STATED GOAL: Each line containing the word "parts" needs to be copied.

Object modeling scripts:
----
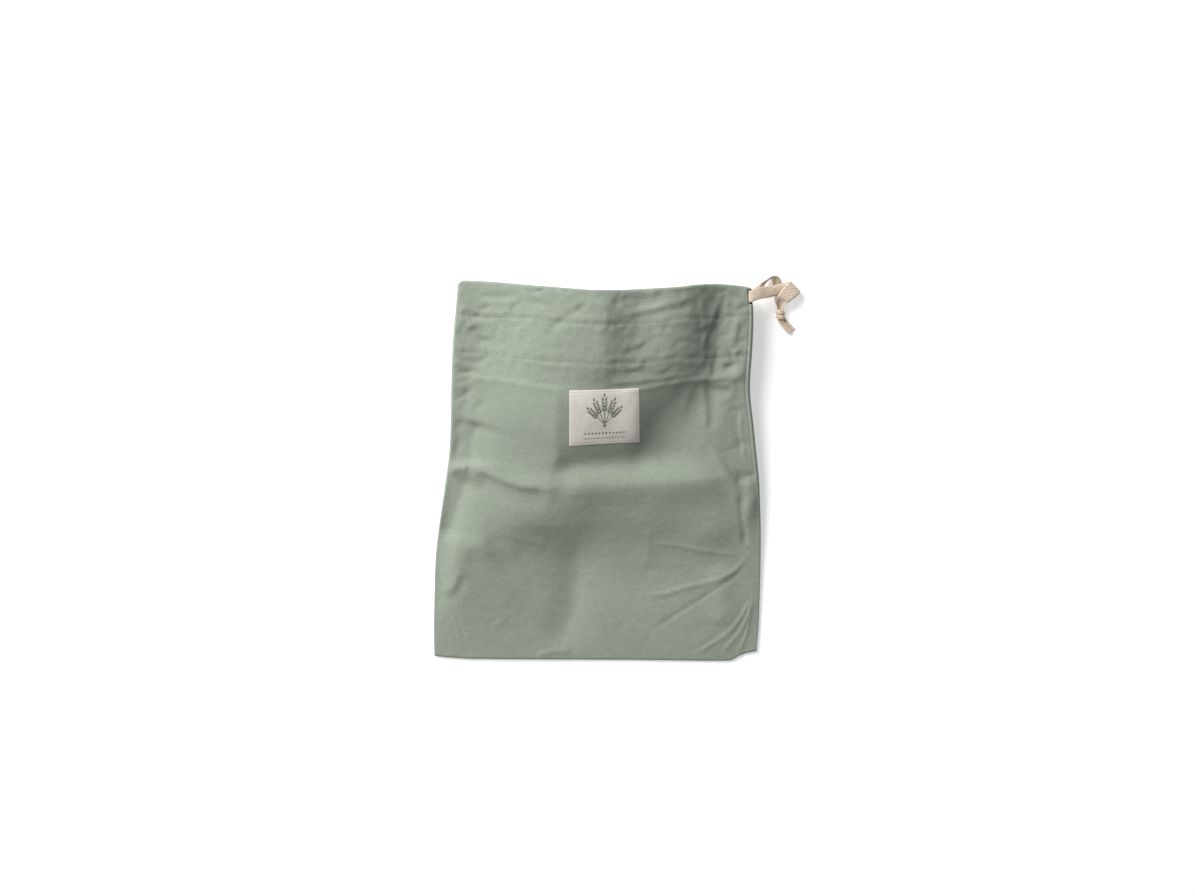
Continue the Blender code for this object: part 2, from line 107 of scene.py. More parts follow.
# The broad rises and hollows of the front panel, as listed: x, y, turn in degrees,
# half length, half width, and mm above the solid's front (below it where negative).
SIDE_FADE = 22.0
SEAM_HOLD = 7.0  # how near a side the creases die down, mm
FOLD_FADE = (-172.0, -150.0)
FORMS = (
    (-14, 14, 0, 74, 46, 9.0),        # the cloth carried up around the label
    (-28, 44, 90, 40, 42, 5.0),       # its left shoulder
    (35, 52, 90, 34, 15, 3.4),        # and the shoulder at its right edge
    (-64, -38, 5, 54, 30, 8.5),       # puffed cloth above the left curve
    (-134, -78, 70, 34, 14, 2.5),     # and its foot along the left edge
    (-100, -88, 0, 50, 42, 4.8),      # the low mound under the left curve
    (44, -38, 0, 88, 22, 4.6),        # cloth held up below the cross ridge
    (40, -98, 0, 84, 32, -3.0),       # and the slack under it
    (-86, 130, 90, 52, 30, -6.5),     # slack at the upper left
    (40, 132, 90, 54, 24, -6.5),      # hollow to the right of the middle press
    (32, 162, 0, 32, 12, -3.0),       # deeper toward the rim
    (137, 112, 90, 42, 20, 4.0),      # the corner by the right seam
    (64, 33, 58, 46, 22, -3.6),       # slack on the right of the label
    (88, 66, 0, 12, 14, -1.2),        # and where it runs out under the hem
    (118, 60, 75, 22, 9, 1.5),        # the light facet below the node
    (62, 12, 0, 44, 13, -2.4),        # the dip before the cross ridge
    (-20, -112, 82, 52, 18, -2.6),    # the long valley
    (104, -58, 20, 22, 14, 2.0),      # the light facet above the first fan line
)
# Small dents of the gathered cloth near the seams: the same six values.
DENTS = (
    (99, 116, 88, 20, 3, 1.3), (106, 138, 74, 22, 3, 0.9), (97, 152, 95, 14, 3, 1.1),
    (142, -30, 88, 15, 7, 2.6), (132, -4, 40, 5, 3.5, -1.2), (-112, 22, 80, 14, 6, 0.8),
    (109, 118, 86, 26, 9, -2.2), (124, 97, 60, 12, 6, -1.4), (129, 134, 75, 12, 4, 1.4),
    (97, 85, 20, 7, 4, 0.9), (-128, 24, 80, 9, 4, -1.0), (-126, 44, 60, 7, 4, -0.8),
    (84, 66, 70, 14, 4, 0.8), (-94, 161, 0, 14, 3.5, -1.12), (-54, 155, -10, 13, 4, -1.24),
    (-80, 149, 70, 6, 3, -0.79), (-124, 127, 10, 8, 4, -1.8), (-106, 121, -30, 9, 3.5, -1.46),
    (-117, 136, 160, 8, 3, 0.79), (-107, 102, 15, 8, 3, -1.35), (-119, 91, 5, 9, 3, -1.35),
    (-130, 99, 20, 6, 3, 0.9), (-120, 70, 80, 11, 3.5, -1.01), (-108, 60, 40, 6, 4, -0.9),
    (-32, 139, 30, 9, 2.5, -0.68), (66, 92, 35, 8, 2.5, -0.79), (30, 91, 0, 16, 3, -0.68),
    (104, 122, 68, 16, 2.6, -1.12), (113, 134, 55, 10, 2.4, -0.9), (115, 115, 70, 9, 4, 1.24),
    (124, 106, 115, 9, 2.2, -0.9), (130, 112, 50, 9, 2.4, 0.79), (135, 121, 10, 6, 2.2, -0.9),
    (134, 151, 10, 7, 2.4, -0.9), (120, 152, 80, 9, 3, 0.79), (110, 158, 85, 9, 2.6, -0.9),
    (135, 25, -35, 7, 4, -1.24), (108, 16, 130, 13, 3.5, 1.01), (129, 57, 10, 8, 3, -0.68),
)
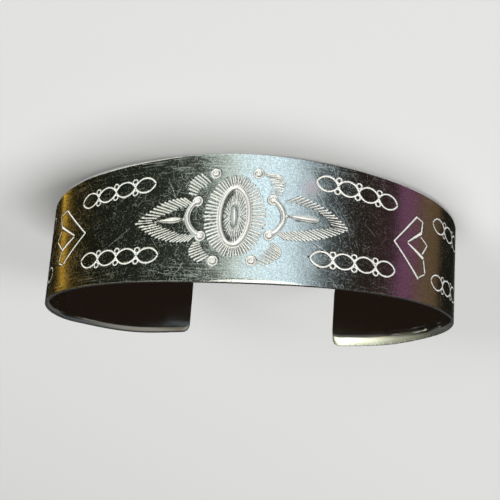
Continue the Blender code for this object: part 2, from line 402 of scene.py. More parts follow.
----
ANSWER:
Continue the Blender code for this object: part 2, from line 107 of scene.py. More parts follow.
Continue the Blender code for this object: part 2, from line 402 of scene.py. More parts follow.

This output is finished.